━━━━━ DATA LISTING
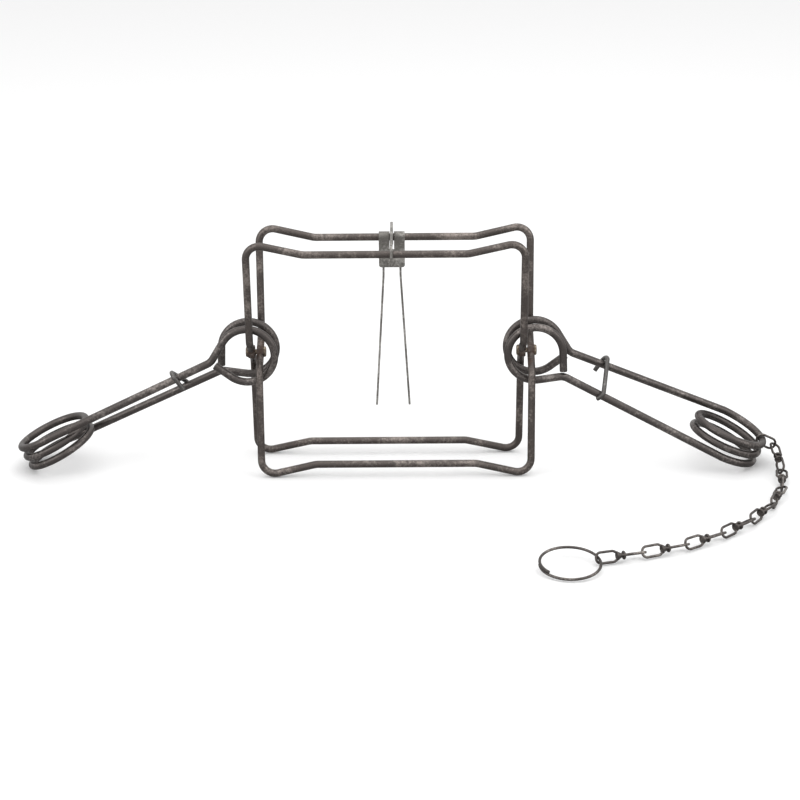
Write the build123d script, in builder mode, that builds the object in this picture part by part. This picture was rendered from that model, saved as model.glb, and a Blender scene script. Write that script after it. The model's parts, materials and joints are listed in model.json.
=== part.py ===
━━━━━━━━━━
━━━━━ DATA LISTING
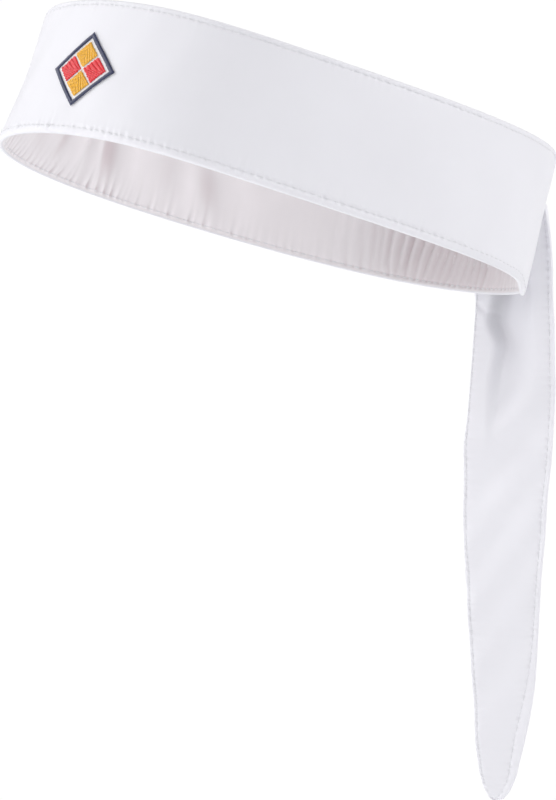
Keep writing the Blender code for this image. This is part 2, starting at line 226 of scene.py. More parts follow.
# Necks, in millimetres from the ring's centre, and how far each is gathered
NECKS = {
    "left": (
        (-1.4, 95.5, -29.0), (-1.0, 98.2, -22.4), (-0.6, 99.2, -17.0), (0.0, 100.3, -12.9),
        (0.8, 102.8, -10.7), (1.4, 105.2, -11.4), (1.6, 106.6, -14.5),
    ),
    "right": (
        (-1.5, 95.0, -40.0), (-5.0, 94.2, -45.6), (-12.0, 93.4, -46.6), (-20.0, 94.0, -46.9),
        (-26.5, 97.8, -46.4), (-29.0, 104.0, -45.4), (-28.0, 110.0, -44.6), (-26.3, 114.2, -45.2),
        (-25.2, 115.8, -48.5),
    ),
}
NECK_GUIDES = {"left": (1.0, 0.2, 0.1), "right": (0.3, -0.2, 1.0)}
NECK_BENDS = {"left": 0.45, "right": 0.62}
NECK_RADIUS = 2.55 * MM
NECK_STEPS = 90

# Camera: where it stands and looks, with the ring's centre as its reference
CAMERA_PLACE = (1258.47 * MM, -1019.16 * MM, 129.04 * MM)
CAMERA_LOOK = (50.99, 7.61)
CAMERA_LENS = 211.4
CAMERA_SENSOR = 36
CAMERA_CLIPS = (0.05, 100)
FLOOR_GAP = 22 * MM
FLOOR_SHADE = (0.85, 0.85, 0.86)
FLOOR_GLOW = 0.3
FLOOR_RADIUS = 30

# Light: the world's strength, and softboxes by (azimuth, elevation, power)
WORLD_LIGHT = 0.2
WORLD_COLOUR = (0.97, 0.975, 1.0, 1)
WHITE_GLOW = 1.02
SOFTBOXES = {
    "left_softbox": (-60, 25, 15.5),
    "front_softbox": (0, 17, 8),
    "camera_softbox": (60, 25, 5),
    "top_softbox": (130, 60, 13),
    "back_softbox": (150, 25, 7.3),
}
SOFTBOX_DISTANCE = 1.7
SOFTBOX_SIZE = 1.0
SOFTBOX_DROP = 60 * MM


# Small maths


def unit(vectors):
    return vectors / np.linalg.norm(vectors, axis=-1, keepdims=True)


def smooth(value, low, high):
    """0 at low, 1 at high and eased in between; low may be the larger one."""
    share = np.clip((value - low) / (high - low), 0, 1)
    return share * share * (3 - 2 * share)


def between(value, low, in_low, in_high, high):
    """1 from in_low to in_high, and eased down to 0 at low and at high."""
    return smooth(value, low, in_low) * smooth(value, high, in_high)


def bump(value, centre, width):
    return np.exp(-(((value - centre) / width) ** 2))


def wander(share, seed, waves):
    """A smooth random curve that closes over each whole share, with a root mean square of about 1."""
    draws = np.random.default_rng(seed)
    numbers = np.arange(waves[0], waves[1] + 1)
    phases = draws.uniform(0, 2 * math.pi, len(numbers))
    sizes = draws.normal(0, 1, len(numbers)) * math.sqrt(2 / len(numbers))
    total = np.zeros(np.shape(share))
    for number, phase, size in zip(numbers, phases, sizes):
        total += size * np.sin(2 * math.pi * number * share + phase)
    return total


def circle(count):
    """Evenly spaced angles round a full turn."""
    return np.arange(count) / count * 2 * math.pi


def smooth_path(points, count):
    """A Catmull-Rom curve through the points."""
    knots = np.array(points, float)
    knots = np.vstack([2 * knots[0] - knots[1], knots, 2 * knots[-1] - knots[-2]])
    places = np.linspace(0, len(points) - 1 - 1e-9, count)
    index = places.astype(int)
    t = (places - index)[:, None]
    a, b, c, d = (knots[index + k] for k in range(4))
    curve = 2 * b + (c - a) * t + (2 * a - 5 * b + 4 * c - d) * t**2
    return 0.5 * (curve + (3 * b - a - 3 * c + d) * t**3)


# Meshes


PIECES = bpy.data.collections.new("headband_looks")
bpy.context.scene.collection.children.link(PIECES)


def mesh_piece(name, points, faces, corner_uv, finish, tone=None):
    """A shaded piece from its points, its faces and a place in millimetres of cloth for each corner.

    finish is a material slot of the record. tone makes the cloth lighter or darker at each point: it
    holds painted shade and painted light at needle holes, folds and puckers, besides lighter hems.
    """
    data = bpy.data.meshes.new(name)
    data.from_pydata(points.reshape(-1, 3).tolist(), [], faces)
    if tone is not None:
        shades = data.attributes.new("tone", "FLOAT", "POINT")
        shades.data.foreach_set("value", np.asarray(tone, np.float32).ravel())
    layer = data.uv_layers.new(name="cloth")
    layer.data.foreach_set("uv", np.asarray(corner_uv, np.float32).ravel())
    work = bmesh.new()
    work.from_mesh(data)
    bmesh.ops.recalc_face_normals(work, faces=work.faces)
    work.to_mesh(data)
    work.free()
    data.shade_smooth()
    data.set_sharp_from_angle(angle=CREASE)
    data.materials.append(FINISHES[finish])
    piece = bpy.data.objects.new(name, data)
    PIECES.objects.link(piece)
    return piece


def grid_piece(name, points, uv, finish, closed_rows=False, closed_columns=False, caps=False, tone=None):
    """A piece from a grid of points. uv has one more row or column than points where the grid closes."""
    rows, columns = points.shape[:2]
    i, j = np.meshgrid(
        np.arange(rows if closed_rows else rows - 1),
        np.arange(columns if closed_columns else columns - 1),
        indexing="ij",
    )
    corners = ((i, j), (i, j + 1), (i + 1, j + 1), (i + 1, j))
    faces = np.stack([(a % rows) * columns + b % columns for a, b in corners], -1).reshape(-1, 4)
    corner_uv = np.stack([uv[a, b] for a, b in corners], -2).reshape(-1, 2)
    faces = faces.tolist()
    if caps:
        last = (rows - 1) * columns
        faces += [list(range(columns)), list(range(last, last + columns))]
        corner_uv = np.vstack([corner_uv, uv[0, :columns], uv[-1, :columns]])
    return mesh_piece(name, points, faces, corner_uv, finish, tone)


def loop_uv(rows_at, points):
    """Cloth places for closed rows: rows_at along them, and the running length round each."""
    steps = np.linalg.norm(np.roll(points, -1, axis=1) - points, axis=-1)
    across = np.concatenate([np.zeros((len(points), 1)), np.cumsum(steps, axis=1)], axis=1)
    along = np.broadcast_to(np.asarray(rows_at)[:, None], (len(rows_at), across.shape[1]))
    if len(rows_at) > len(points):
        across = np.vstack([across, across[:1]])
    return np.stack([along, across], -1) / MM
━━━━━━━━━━
GIVEN PROBLEM:
Out of the material above, gather each line where "Blender" appears.

EXERCISE ANSWER:
Write the build123d script, in builder mode, that builds the object in this picture part by part. This picture was rendered from that model, saved as model.glb, and a Blender scene script. Write that script after it. The model's parts, materials and joints are listed in model.json.
Keep writing the Blender code for this image. This is part 2, starting at line 226 of scene.py. More parts follow.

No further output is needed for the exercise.